Exercise aim: Among the entries below, find the line with "Write the three.js", then quote it and each following line up to and including the line with "const LIP_INNER_ROUND = 0.8;", and nothing else.

Data in this exercise:
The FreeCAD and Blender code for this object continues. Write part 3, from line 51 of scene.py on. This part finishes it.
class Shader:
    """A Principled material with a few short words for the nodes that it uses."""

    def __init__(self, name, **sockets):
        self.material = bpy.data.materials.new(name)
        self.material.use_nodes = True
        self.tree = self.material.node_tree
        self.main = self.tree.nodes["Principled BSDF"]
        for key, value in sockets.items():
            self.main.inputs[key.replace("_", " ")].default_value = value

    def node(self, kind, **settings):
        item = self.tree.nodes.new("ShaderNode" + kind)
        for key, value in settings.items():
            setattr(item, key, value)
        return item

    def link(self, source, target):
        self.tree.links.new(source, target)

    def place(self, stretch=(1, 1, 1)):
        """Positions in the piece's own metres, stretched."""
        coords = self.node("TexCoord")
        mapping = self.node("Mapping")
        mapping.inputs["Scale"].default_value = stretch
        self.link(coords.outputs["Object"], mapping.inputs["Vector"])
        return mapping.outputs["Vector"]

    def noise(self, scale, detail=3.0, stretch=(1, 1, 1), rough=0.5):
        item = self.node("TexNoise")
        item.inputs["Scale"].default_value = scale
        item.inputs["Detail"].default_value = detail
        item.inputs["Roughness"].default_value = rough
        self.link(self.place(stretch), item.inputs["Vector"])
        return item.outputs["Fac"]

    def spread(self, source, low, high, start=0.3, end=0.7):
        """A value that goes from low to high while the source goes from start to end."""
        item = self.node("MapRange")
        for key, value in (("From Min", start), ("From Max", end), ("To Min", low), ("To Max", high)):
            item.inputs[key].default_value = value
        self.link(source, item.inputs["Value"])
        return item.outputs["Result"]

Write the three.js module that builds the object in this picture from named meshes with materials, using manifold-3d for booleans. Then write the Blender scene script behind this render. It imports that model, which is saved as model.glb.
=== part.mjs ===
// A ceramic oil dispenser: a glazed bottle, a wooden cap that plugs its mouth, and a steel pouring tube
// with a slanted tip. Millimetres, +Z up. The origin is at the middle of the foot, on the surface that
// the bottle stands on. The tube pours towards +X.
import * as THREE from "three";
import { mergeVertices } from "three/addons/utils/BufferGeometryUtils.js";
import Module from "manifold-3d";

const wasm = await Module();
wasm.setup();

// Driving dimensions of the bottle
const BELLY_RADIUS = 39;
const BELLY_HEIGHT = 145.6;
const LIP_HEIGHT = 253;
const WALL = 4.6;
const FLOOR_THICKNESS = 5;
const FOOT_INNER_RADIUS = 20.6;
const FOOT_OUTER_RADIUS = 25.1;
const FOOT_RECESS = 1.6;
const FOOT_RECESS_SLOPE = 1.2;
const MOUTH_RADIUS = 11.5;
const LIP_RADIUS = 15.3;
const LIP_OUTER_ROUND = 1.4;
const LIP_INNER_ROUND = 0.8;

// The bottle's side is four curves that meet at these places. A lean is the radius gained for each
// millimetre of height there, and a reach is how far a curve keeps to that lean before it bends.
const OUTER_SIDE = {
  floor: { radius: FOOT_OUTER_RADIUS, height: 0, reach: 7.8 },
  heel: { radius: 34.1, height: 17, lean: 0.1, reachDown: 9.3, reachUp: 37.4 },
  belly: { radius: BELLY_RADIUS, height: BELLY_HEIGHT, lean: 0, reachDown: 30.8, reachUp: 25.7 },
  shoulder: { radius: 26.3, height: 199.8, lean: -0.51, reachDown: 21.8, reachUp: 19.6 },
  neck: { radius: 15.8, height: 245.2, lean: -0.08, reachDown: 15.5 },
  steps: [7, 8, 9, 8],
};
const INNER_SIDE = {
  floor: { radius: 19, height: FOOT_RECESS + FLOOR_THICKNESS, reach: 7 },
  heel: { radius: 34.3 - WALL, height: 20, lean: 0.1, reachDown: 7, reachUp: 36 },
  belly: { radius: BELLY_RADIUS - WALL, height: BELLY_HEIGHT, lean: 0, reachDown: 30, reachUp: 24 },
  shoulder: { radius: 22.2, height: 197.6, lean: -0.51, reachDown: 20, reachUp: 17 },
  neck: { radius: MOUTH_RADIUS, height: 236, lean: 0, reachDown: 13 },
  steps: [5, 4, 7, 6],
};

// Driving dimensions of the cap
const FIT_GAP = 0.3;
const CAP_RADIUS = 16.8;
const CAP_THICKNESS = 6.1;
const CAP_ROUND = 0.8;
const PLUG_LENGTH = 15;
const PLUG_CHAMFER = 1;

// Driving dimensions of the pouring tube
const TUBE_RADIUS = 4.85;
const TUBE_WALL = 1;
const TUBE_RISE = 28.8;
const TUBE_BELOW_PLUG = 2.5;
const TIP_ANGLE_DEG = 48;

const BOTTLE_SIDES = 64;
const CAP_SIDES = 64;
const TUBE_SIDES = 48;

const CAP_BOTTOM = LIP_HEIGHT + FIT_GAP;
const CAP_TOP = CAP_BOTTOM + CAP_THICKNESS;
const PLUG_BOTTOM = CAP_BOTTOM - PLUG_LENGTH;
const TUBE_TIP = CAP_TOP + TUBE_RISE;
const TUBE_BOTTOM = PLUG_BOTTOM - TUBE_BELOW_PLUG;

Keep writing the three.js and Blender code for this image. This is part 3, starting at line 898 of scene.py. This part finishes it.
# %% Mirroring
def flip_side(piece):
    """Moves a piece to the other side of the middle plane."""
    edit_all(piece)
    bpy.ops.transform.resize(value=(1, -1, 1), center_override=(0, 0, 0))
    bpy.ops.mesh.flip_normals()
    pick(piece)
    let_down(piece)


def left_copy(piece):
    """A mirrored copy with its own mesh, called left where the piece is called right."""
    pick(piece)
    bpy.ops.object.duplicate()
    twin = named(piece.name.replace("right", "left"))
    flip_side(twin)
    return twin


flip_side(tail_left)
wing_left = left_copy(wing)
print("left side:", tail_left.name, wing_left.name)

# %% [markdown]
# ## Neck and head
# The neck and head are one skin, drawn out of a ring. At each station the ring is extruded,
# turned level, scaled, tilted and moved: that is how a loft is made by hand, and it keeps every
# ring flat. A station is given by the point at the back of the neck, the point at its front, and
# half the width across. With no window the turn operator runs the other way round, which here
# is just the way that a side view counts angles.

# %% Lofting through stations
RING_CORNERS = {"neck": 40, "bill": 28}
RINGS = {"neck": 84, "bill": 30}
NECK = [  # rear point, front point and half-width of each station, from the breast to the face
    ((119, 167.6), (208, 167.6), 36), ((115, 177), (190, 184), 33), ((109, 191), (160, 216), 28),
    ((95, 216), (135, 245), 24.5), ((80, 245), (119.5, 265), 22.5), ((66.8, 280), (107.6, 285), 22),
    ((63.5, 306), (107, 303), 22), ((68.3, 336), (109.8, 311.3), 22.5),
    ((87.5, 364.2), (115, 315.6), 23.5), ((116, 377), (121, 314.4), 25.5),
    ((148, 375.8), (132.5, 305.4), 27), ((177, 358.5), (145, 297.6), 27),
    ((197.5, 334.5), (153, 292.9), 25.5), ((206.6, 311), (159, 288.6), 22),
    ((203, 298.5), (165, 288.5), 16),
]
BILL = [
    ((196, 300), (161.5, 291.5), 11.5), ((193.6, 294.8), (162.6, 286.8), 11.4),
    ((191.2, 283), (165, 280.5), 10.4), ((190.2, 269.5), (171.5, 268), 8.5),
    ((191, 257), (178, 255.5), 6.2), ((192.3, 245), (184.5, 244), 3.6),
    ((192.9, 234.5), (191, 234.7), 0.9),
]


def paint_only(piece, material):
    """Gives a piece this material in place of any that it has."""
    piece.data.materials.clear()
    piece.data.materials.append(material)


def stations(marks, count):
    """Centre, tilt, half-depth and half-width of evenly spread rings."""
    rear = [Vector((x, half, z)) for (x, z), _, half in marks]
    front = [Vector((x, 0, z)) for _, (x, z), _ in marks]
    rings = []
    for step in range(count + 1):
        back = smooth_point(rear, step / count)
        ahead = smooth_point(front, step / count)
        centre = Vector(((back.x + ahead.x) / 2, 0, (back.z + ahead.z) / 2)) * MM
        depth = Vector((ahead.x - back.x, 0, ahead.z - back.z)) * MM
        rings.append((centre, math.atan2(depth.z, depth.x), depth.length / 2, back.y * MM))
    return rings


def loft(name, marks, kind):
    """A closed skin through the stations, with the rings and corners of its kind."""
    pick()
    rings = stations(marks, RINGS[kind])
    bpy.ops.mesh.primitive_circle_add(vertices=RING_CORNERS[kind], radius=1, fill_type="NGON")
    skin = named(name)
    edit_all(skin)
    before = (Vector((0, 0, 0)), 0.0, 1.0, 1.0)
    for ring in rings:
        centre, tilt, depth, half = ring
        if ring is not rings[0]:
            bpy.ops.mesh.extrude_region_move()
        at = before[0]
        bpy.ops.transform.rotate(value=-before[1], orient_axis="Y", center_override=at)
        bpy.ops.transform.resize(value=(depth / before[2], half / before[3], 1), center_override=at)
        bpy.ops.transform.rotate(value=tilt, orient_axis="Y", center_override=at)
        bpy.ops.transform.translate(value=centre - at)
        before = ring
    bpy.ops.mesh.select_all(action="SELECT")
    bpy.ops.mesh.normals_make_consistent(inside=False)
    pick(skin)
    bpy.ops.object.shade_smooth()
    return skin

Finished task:
Write the three.js module that builds the object in this picture from named meshes with materials, using manifold-3d for booleans. Then write the Blender scene script behind this render. It imports that model, which is saved as model.glb.
=== part.mjs ===
// A ceramic oil dispenser: a glazed bottle, a wooden cap that plugs its mouth, and a steel pouring tube
// with a slanted tip. Millimetres, +Z up. The origin is at the middle of the foot, on the surface that
// the bottle stands on. The tube pours towards +X.
import * as THREE from "three";
import { mergeVertices } from "three/addons/utils/BufferGeometryUtils.js";
import Module from "manifold-3d";

const wasm = await Module();
wasm.setup();

// Driving dimensions of the bottle
const BELLY_RADIUS = 39;
const BELLY_HEIGHT = 145.6;
const LIP_HEIGHT = 253;
const WALL = 4.6;
const FLOOR_THICKNESS = 5;
const FOOT_INNER_RADIUS = 20.6;
const FOOT_OUTER_RADIUS = 25.1;
const FOOT_RECESS = 1.6;
const FOOT_RECESS_SLOPE = 1.2;
const MOUTH_RADIUS = 11.5;
const LIP_RADIUS = 15.3;
const LIP_OUTER_ROUND = 1.4;
const LIP_INNER_ROUND = 0.8;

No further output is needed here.